EXERCISE MATERIAL ->
■ ■ ■ ■ ■ ■ ■

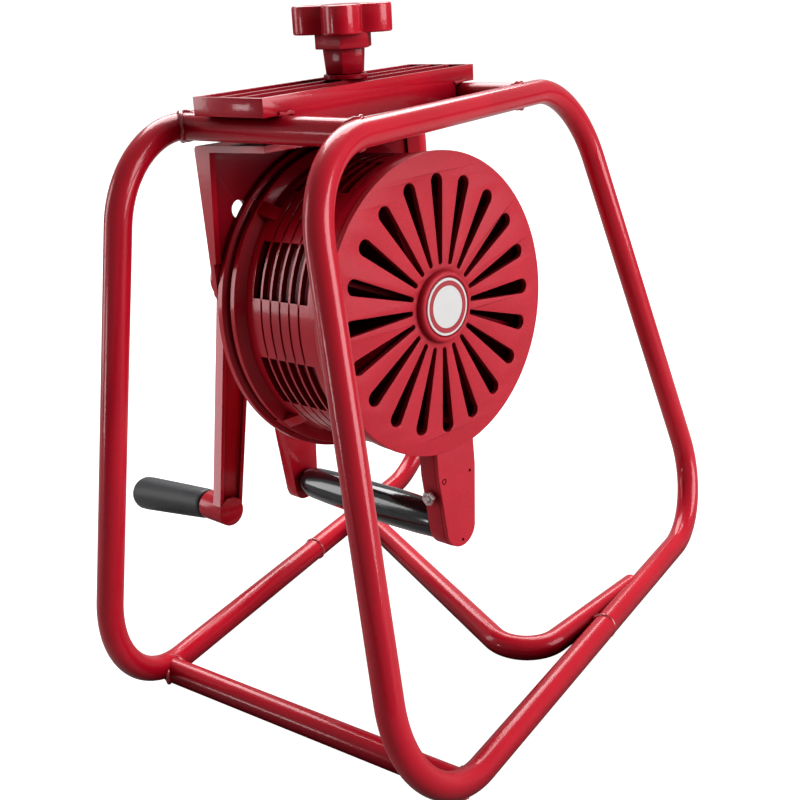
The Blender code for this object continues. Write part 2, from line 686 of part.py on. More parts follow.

■ ■ ■ ■ ■ ■ ■

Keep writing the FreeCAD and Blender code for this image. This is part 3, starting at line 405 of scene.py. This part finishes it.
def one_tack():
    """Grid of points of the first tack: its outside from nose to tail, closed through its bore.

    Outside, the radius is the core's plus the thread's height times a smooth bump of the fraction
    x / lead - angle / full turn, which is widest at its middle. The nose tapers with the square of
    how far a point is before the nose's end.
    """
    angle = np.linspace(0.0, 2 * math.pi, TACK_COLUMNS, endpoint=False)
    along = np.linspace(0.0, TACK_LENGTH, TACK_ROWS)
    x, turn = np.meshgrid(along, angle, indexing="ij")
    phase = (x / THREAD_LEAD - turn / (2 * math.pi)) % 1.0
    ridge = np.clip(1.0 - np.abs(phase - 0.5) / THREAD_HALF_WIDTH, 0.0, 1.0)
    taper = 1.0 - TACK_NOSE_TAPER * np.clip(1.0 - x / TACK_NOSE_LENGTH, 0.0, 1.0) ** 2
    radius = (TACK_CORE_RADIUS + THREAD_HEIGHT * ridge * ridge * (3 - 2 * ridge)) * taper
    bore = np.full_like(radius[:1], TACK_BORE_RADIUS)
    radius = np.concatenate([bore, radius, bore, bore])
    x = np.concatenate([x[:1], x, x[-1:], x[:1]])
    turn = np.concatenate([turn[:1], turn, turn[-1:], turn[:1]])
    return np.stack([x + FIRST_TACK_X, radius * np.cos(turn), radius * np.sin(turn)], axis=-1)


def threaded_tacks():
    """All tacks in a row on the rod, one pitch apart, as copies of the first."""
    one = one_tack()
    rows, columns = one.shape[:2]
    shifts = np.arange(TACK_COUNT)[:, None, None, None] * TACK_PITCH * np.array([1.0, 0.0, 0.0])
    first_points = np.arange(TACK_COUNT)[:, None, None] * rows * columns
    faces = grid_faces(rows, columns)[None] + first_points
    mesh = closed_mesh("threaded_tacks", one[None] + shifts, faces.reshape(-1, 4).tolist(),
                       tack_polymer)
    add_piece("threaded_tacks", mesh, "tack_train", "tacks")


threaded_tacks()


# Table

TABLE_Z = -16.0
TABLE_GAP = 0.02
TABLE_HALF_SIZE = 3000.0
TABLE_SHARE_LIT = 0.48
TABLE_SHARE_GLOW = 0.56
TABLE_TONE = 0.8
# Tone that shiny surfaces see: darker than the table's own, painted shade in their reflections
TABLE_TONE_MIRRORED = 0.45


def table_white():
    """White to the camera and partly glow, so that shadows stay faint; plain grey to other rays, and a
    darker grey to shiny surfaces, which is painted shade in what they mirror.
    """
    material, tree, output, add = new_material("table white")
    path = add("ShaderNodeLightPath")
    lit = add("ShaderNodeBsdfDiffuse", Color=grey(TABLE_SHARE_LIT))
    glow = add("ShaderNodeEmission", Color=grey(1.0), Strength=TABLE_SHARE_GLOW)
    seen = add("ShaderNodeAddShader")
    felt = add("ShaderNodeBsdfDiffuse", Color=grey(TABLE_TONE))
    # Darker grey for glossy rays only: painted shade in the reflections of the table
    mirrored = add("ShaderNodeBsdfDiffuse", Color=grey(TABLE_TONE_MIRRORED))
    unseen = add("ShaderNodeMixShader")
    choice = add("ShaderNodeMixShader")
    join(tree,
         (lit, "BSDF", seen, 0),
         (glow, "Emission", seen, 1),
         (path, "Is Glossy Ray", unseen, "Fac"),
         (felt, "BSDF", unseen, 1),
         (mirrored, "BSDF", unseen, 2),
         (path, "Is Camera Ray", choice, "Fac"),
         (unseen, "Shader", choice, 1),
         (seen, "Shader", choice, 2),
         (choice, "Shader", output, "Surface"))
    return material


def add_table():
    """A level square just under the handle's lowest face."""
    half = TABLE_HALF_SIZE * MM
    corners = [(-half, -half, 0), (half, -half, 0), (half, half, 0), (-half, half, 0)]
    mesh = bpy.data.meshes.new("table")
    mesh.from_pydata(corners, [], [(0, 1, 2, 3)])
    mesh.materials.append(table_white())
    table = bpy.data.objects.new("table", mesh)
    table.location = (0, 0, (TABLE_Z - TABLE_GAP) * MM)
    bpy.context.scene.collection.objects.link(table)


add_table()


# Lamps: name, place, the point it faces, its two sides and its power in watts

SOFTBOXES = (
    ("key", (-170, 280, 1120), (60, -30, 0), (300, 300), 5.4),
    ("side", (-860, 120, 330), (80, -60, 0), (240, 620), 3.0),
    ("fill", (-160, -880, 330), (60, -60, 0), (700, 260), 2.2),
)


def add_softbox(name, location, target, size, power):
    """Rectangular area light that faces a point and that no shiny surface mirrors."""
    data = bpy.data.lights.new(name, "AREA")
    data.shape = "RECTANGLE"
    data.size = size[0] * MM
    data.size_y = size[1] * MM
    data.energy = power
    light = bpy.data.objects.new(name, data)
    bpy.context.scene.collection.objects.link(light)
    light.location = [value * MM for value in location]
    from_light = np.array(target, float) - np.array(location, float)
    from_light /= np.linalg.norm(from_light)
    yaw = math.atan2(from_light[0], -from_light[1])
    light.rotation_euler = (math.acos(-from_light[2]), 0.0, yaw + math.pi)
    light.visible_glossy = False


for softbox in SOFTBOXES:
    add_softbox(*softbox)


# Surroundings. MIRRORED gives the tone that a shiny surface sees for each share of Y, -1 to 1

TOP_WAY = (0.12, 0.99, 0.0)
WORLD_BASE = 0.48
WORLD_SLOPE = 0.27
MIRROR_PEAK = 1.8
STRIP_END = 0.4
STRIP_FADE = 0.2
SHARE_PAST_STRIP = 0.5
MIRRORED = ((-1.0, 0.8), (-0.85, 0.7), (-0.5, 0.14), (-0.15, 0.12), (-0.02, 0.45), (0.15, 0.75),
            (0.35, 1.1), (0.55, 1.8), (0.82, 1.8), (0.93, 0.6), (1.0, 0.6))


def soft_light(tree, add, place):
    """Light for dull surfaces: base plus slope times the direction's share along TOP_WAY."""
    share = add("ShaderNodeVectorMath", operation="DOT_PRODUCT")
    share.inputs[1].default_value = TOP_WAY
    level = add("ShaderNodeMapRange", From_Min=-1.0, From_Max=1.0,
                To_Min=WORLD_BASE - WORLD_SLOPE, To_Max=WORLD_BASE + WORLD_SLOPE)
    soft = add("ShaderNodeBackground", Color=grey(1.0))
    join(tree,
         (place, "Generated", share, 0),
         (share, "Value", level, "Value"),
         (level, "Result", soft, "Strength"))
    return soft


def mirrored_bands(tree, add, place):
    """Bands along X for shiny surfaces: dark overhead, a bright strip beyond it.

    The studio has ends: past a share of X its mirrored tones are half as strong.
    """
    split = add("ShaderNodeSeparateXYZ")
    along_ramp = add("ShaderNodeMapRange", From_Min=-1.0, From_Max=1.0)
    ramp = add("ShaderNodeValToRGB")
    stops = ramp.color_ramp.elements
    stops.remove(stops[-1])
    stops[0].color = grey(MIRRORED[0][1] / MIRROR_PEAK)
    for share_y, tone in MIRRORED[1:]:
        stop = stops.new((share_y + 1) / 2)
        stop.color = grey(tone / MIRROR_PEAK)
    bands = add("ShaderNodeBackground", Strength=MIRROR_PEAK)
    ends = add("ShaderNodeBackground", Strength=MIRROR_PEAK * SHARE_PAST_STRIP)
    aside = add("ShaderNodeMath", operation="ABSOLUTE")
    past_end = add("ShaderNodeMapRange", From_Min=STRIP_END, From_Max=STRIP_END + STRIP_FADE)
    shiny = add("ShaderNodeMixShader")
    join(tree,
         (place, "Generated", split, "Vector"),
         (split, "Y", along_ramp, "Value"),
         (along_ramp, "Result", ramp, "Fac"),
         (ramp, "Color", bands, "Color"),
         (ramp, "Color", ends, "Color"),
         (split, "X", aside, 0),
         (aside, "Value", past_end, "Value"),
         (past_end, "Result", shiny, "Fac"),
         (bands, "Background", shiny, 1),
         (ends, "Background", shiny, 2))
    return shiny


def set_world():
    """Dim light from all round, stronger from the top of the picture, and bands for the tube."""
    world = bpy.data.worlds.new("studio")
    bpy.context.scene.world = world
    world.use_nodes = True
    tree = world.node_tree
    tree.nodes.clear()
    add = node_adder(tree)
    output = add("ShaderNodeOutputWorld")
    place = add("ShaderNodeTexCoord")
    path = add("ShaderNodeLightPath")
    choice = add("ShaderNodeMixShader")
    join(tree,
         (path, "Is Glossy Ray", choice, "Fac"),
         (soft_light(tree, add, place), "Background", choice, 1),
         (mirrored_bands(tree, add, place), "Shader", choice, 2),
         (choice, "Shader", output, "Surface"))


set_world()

■ ■ ■ ■ ■ ■ ■

STATED EXERCISE -> Quote the lines that begin at the line containing "Keep writing the" and end at the line containing "through its bore.", keeping both of those lines.

COMPLETE ANSWER ->
Keep writing the FreeCAD and Blender code for this image. This is part 3, starting at line 405 of scene.py. This part finishes it.
def one_tack():
    """Grid of points of the first tack: its outside from nose to tail, closed through its bore.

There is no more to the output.